Ok, I finally made some really good progress on the drive sprockets.   I cut out all 4 (2 for each drive wheel).  I had to spend a little time making a homemade router table for my router, but once I finished that, I was in business.

So, after being cut out, due to the bending of jigsaw blade, they needed some cleanup done on them.   So I put a straight bit on the router, and just used it to shave the jagged edges, like this:

Then I put a chamfering bit on the router, which cuts a diagonal edge.  Before on the right, after on the left:

Here they are, they turned out great.

All I have left to do now, is drill the holes to bolt it to the drive wheels, and drill a 1-3/8″ hole in the center for the bearing to fit it.    Here’s the bearing I’m using:

Also, finished both hubs for the drive wheels, so they are almost done.   Once the drive wheels are finished, that is huge, cause I will be able to start working on the tracks, since I’ll know the exact spacing for the treads on the tracks.

Hull, frame, and a little luck

Sometimes, when building a project  like this, nothing works better than a little luck.

I have figured out the plans for the frame, although I don’t have a set width decided on yet.  And my plan before today’s epiphany was to buy some steel sheet metal for the sides and bottom of the hull, and weld it on, with either some home-done long bends, or really long seam welds.  Which are both totally fine, I can do such a thing.   BUT, if I can have some nice, factory done edges, and not have to pay for the steel, that’s a no brainer right?

Then, I remember I have this thin metal wardrobe closet thingy in my shop.  It currently has my shop rags in it, and it’s totally in the way, in the middle of the floor.    It is about the right height, and about the right depth to flip on it’s back, make some cuts, and weld my frame to the inside of it.   The only problem is it’s too wide, so I will need to taker a strip out of the middle of it, and weld it back together.

I have also decided on the steel for the frame tubing, I got some 3/4″ square tube .065 thickness.
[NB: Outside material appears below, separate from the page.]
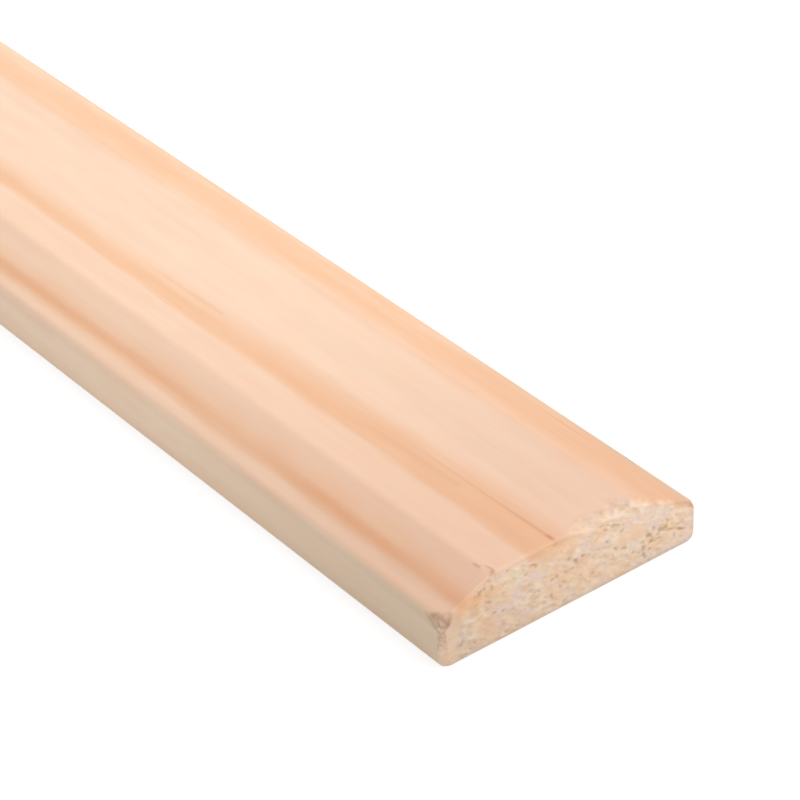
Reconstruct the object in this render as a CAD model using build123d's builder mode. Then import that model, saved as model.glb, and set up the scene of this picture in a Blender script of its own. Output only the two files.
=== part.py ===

Here’s the basic plan of attack :

Body, turret, and chassis

My plan is to first build the chasis, which will include the tub/hull, drive wheels, tracks, bogies, motors, batteries, electronic controls, etc.  This will be a totally self-contained system.  The tank should drive, and function almost completely with just the chasis in place.    This will come in handy for me to be able to test drive the tank, because I may not fit inside the tank when the body is on.

The chasis should look something like this, although the controls, batteries, motors etc are not shown:

Next,  the body.  The body will fit and bolt onto the chassis.  The body needs to be lightweight, yet sturdy.   This is also what really makes it look like a Sherman Tank.  At this point I’m considering either thin UHMW (1/8″ thick) or plywood.   The UHMW can actually be bent or curved if heated, and will hold that shape.  This feature alone could make it more useful than plywood.  I would probably need to make a sub-frame like structure to attach the panels to, and I’m not sure how to make the seems look good.   I’m still thinking about his, and will try a few small-scale tests with materials, to see which makes the most sense.

Finally, the turret.  This is the big gun, and the round part with a hatch, on top of a tank, that most people are familiar with.  This will attach to the body.   There are still many questions for how I will do this also, like how will the gun shoot, how will it all turn, etc etc.   I’m not too worried at this point, but I am keeping it in mind for now, in case it effects the construction of the other parts, or if I see something that I think could be easily modified to work as the turret, or any of it’s parts.

Bogies and Roller Wheels

Bogies are the sets of roller wheels, which provide the track with its means of suspension.  I have considered a few different designs, including the two below which are loosely based on the M3/M4 Sherman tank.  I think for simplicity I will go with the One Spring design, since often times simple is better.

The main difference between the track and bogey system I’m using, versus from an M3/M4 Sherman, is I am using an inside, and an outside row of roller wheels.  These roller wheels will ride around 1 row of blocks on the inside of the track, which will keep the track from coming off.  An M3/M4 uses 2 rows of these alignment blocks, an inside and an outside, with just 1 row of roller wheels between those.     The reason to do it like I am, is having a few extra rolling wheels seems easier than making 2 sets of inner alignment blocks, where you need to do hundreds of them.  There are a few other reasons, but no one really cares.

Still not sure exactly what material to make the bogey pieces out of.  Leaning toward UHMW plastic, or possibly aluminum, trying to keep it fairly light.